A white marble figure of Nydia the blind flower girl of Pompeii,
152cm.; 59Nins. high
Nydia is one of the great icons of nineteenth-century American sculpture. Like Powers' Greek Slave or Gibson's Tinted Venus, it achieved international recognition and brought the sculptor considerable fame and fortune. It is said that between 1855 and 1892 orders for Nydia earned Rogers around seventy thousand dollars.
Inspired by Sir Edward Bulwer-Lytton's novel Last Days of Pompeii of 1834, the touching pathos of the subject and vituosity of the design brought Nydia almost insatiable popularity in America. Interestingly, twenty years after Rogers first modelled Nydia he exhibited it at the Centennial Exposition in Philadelphia in 1876 to predictable acclaim.
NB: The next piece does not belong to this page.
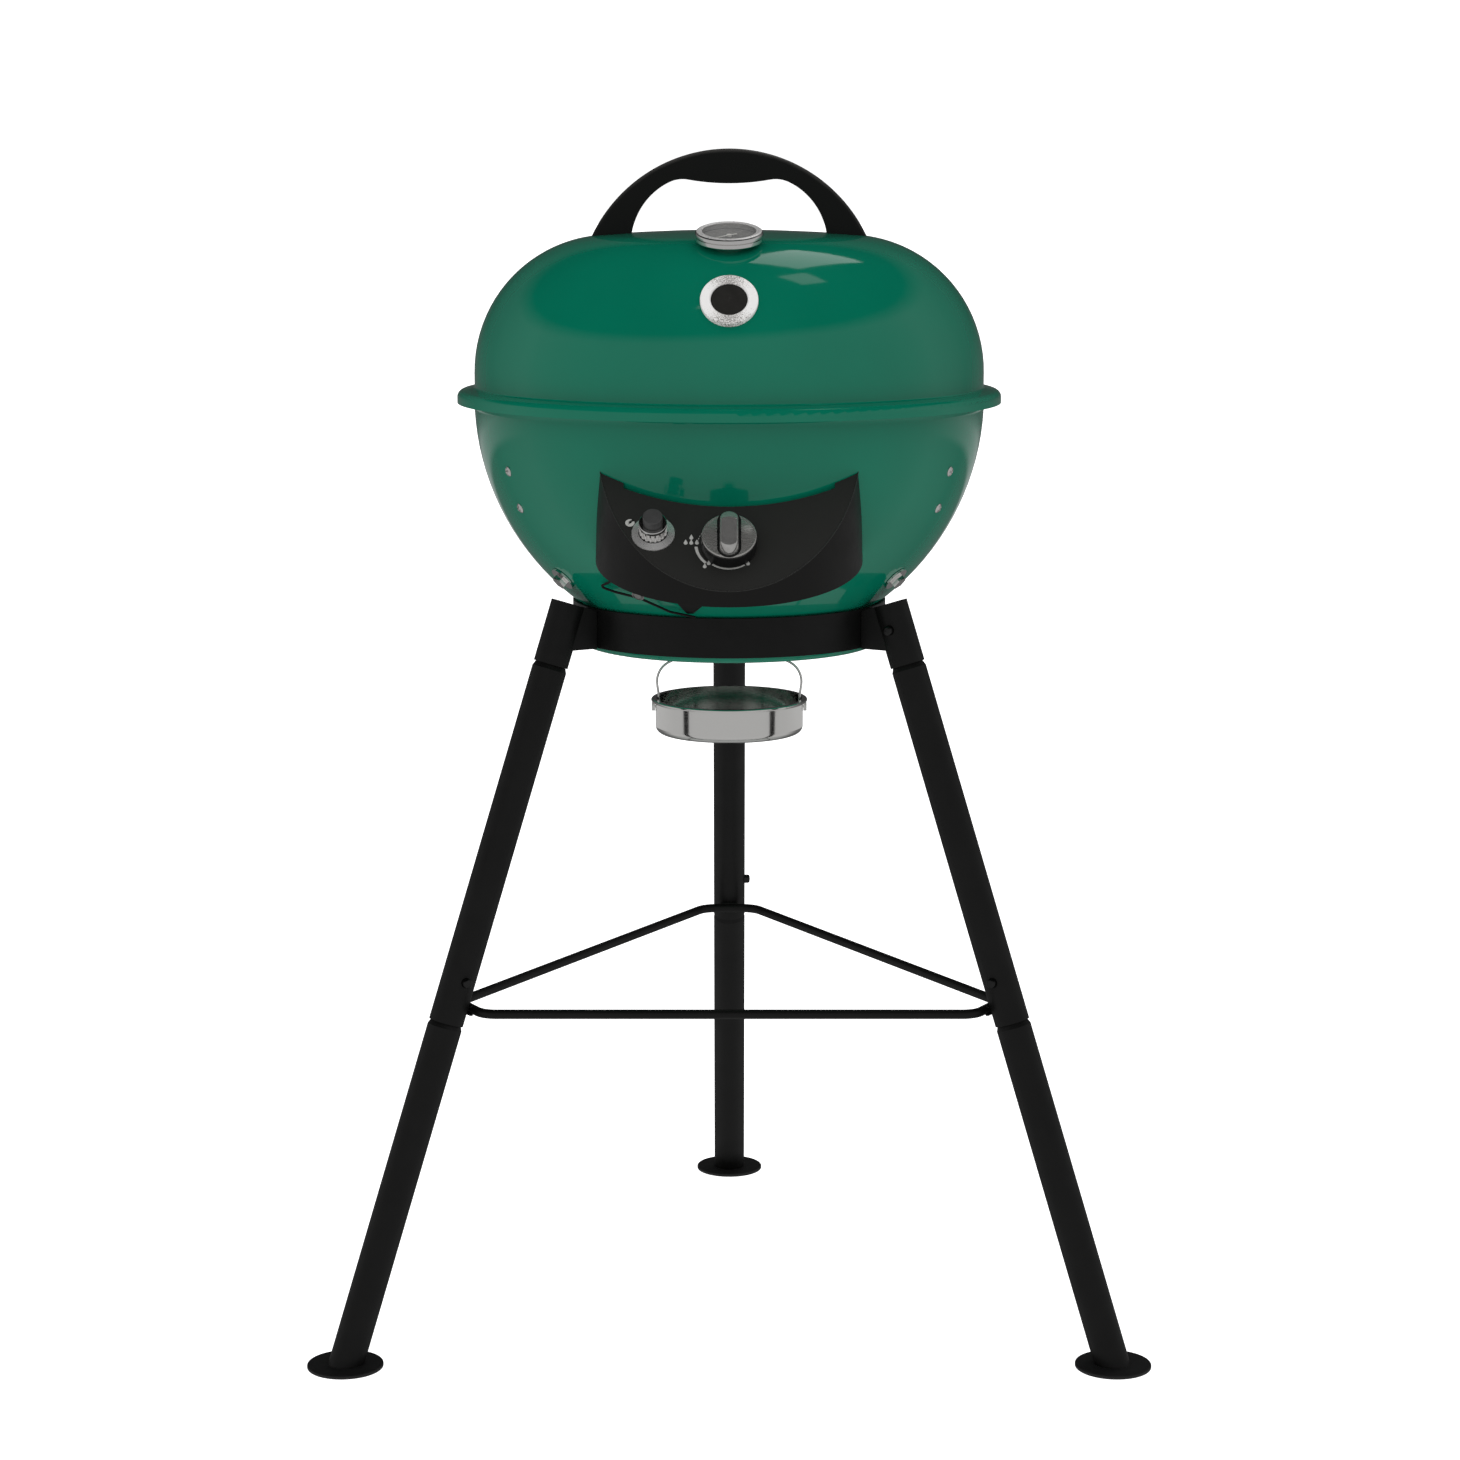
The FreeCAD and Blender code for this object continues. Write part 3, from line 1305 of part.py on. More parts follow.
def burner_venturi():
    start_y = VALVE_Y + 28.0
    end_y = -d.burner_circle - d.burner_half_width - 0.1
    outside = cylinder("venturi_outside", d.venturi_radius, end_y - start_y,
                       (0, start_y, d.burner_z), (0, 0, -90))
    inside = cylinder("venturi_inside", d.venturi_radius - 1.4, end_y - start_y + 2.0,
                      (0, start_y - 1.0, d.burner_z), (0, 0, -90))
    node(cut("venturi_cut", outside, inside), "burner_venturi")


def burner_bracket():
    """A bent strip that stands on the bowl's floor and carries the ring at the back."""
    floor_z = d.well_floor_z + d.shell_wall + 0.1
    ring_z = d.burner_z - d.burner_half_width - 0.1
    upright = 51.0
    strip = 2.0
    node(extruded("bracket_strip", "YZ_Plane", [
        (upright, floor_z),
        (upright + 15.0, floor_z),
        (upright + 15.0, floor_z + strip),
        (upright + strip, floor_z + strip),
        (upright + strip, ring_z - strip),
        (upright + 9.0, ring_z - strip),
        (upright + 9.0, ring_z),
        (upright, ring_z),
    ], 14.0), "burner_bracket")


def burner_hood():
    """A low cone that keeps drips off the flames, on three short feet on the burner."""
    sheet_gauge = 1.2
    top_z, edge_z = 674.0, 664.0
    cone = turned("hood_cone", [
        (31.0, top_z),
        (67.0, edge_z),
        (67.0, edge_z + sheet_gauge),
        (31.0, top_z + sheet_gauge),
    ])
    feet = []
    for number, azimuth in enumerate((RIGHT, REAR, LEFT)):
        angle = math.radians(azimuth)
        x = d.burner_circle.value * math.cos(angle)
        y = d.burner_circle.value * math.sin(angle)
        feet.append(box(f"hood_foot_{number}", 2.0, 8.0, 8.3,
                        (x, y, d.burner_z + d.burner_half_width + 0.1), (azimuth, 0, 0)))
    node(fuse("hood_solid", cone, *feet), "burner_hood")


def ignition_electrode():
    """A ceramic rod with its wire, on a tab beside the venturi."""
    x, y = -18.0, -74.0
    ceramic = cylinder("electrode_ceramic", 3.0, 28.0, (x, y, d.burner_z - 16.0))
    wire = cylinder("electrode_wire", 0.8, 40.0, (x, y, d.burner_z - 20.0))
    tab = box("electrode_tab", 6.8, 8.0, 1.5, (x + 4.4, y, d.burner_z - 0.75))
    node(fuse("electrode_solid", ceramic, wire, tab), "ignition_electrode")


def drip_funnel():
    """The funnel that leads fat from under the grid to the drain in the bowl's floor."""
    rim, spout, gauge = d.funnel_rim_radius, d.funnel_spout_radius, 1.2
    rim_z, throat_z = d.funnel_rim_z, d.funnel_throat_z
    outlet_z = Size(664.0)
    node(turned("funnel_turning", [
        (spout, outlet_z),
        (spout, throat_z - gauge),
        (rim - 7.5, rim_z - gauge),
        (rim, rim_z - gauge),
        (rim, rim_z),
        (rim - 8.0, rim_z),
        (spout - gauge, throat_z),
        (spout - gauge, outlet_z),
    ]), "drip_funnel")


def cooking_grid():
    """A round rim rod with parallel bars and two cross rods below them."""
    rim = doc.addObject("Part::Torus", "grid_rim")
    bind(rim, Radius1=d.grid_radius, Radius2=d.grid_rod_radius)
    spacing, bar_radius, bars_a_side = 19.0, 2.0, 9
    end_circle = d.grid_radius - 1.5
    rods = [rim]
    for number in range(-bars_a_side, bars_a_side + 1):
        x = number * spacing
        half = root(end_circle * end_circle - x * x)
        rods.append(cylinder(f"grid_bar_{number + bars_a_side}", bar_radius, half * 2,
                             (x, -half, 0), (0, 0, -90)))
    for number, y in enumerate((-70.0, 70.0)):
        half = Size(172.0)
        rods.append(cylinder(f"grid_cross_{number}", bar_radius, half * 2,
                             (-half, y, -3.6), (0, 90, 0)))
    node(fuse("grid_solid", *rods), "cooking_grid", (0, 0, d.grid_z))


# ---------------------------------------------------------------- drip pan

def pan_hook():
    """A strip across the drain whose notch holds the top of the bail."""
    base_z = d.well_floor_z + d.shell_wall + 0.05
    top_z = base_z + 0.95
    horn_z = base_z + 4.0
    outline = [
        (-44.0, base_z),
        (44.0, base_z),
        (44.0, top_z),
        (5.0, top_z),
        (4.0, horn_z),
        (2.3, horn_z),
        (1.8, top_z),
        (-1.8, top_z),
        (-2.3, horn_z),
        (-4.0, horn_z),
        (-5.0, top_z),
        (-44.0, top_z),
    ]
    node(extruded("hook_strip", "YZ_Plane", outline, 6.0), "pan_hook")


def pan_bail():
    """An arch of wire whose ends turn outwards through the pan's wall to riveted heads."""
    half_width, shoulder_x = d.bail_half_width.value, d.bail_shoulder_half_width.value
    ear_z, shoulder_z, top_z = d.pan_ear_z.value, d.bail_shoulder_z.value, d.bail_top_z.value
    wire = d.bail_wire_radius.value
    waist_z = d.pan_rim_z.value + 1.0
    half_top = 6.0
    right_half = [
        (half_top, top_z),
        (shoulder_x, shoulder_z),
        (half_width, waist_z),
        (half_width, ear_z - wire),
    ]
    left_half = [(-x, z) for x, z in reversed(right_half)]
    corners = [FreeCAD.Vector(x, 0, z) for x, z in left_half + right_half]
    path = rounded_path(corners, d.bail_bend_radius.value, False)
    pieces = [bent_bar("bail_arch", path, wire)]
    head_start, head_end = d.pan_radius + 0.3, d.pan_radius + 3.0
    for side, lean, sign in (("left", -90, -1), ("right", 90, 1)):
        pieces.append(cylinder(f"bail_end_{side}", wire, head_end - d.bail_half_width,
                               (d.bail_half_width * sign, 0, ear_z), (0, lean, 0)))
        pieces.append(cylinder(f"bail_head_{side}", d.bail_rivet_radius, head_end - head_start,
                               (head_start * sign, 0, ear_z), (0, lean, 0)))
    node(fuse("bail_solid", *pieces), "pan_bail")


def drip_pan():
    radius, wall, corner = d.pan_radius, d.pan_wall, d.pan_corner
    floor_z, rim_z = d.pan_floor_z, d.pan_rim_z
    bead = 1.3
    bead_reach = 2.3
    pan = turned("pan_turning", [
        (0, floor_z),
        (radius - corner, floor_z),
        (radius, floor_z + corner, corner, "left"),
        (radius, rim_z - bead * 2),
        (radius + bead_reach, rim_z - bead * 2),
        (radius + bead_reach + bead, rim_z - bead, bead, "left"),
        (radius + bead_reach, rim_z, bead, "left"),
        (radius - wall, rim_z),
        (radius - wall, floor_z + corner),
        (radius - corner, floor_z + wall, corner - wall, "right"),
        (0, floor_z + wall),
    ])
    ear_hole = cylinder("ear_hole", d.bail_wire_radius + 0.4, 150.0,
                        (-75.0, 0, d.pan_ear_z), (0, 90, 0))
    node(cut("pan_cut", pan, ear_hole), "drip_pan")


# ---------------------------------------------------------------- build and write

def build():
    kettle_bowl()
    lid_shell()
    lid_handle()
    handle_screws()
    thermometer()
    badge()
    leg_ring()
    leg_brace()
    brace_sleeves()
    for side, azimuth in LEGS.items():
        leg_socket(side, azimuth)
        upper_leg(side, azimuth)
        lower_leg(side, azimuth)
        foot_pad(side, azimuth)
        for place in BUTTON_PLACES:
            snap_button(side, azimuth, place)
    button_springs()
    bowl_screws()
    bowl_bolts()
    funnel_brackets()
    control_housing()
    housing_screws()
    gas_valve()
    injector_nozzle()
    gas_knob()
    igniter()
    hose_guide()
    ring_burner()
    burner_venturi()
    burner_bracket()
    burner_hood()
    ignition_electrode()
    drip_funnel()
    cooking_grid()
    pan_hook()
    pan_bail()
    drip_pan()


def check_and_write():
    doc.recompute()
    broken = [f"{thing.Name}: {thing.State}" for thing in doc.Objects
              if "Invalid" in thing.State or "Error" in thing.State]
    for thing in nodes:
        shape = thing.Shape
        if shape.isNull() or not shape.isValid() or not shape.Solids:
            broken.append(f"{thing.Label}: shape is null, invalid or not solid")
    if broken:
        raise RuntimeError("; ".join(broken))
    os.makedirs("parts", exist_ok=True)
    for thing in nodes:
        thing.Shape.exportStep(f"parts/{thing.Label}.step")
    print(len(nodes), "nodes written")


build()
check_and_write()
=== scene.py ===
import json
import math

import bmesh
import bpy
from mathutils import Matrix, Vector


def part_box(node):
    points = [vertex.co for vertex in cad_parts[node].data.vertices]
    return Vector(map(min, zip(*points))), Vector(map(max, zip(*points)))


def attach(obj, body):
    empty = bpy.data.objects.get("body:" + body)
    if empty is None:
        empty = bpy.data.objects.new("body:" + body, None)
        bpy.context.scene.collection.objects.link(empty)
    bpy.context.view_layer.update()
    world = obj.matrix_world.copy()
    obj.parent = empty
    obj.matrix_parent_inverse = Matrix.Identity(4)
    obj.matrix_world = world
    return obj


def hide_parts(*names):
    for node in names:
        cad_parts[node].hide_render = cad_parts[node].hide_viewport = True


# Looks for the gas kettle grill. Metres; +Z is up and the controls face -Y.

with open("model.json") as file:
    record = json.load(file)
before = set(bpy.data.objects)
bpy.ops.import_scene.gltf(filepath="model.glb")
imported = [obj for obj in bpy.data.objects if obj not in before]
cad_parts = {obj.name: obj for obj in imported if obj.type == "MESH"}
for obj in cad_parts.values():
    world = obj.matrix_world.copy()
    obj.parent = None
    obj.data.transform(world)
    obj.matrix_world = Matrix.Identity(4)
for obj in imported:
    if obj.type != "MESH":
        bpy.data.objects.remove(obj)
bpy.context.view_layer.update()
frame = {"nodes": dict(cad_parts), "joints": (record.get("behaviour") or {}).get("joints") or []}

MM = 0.001
SIDES = ("left", "right", "rear")
scene = bpy.context.scene
cad = frame["nodes"]
joints = {joint["name"]: joint for joint in frame["joints"]}


def middle(node):
    low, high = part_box(node)
    return (low + high) / 2


KETTLE_AXIS = Vector((0, middle("leg_ring").y, 0))


# ---------------------------------------------------------------- camera, light and floor

CAMERA_PITCH = 9.86
CAMERA_PLACE = (0.00065, -2.861, 0.9802)
CAMERA_LENS = 83.14
FRONT_GREY = 0.40
REAR_GREY = 0.13
BACK_GREY = 0.04
HORIZON_GREY = 0.45
HORIZON_DIP = 0.16
BACKDROP_STRENGTH = 1.1
CEILING_GREY = 0.004
GROUND_GREY = 0.41
CEILING_LEAN = (-0.09, 0.09, 1.0)
CEILING_EDGE = (0.49, 0.60)
SOFT_LIGHT = ((0.0, 0.92), (0.5, 0.64), (1.0, 0.60))
WINDOW_DISTANCE = 3.0
SOLID_WHITE = (1.0, 1.0, 1.0, 1.0)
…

This was the same exhibition in which Charles-Henri-Joseph Cordier exhibited his Jeune Femme Fellah an opulent mixed-media ethnographic bust, truely the aesthetic antithesis of Rogers' late Neo-classical marble. Rogers' account books record fifty-two orders for replicas of Nydia. Several examples are in public collections in America, but many more are now lost.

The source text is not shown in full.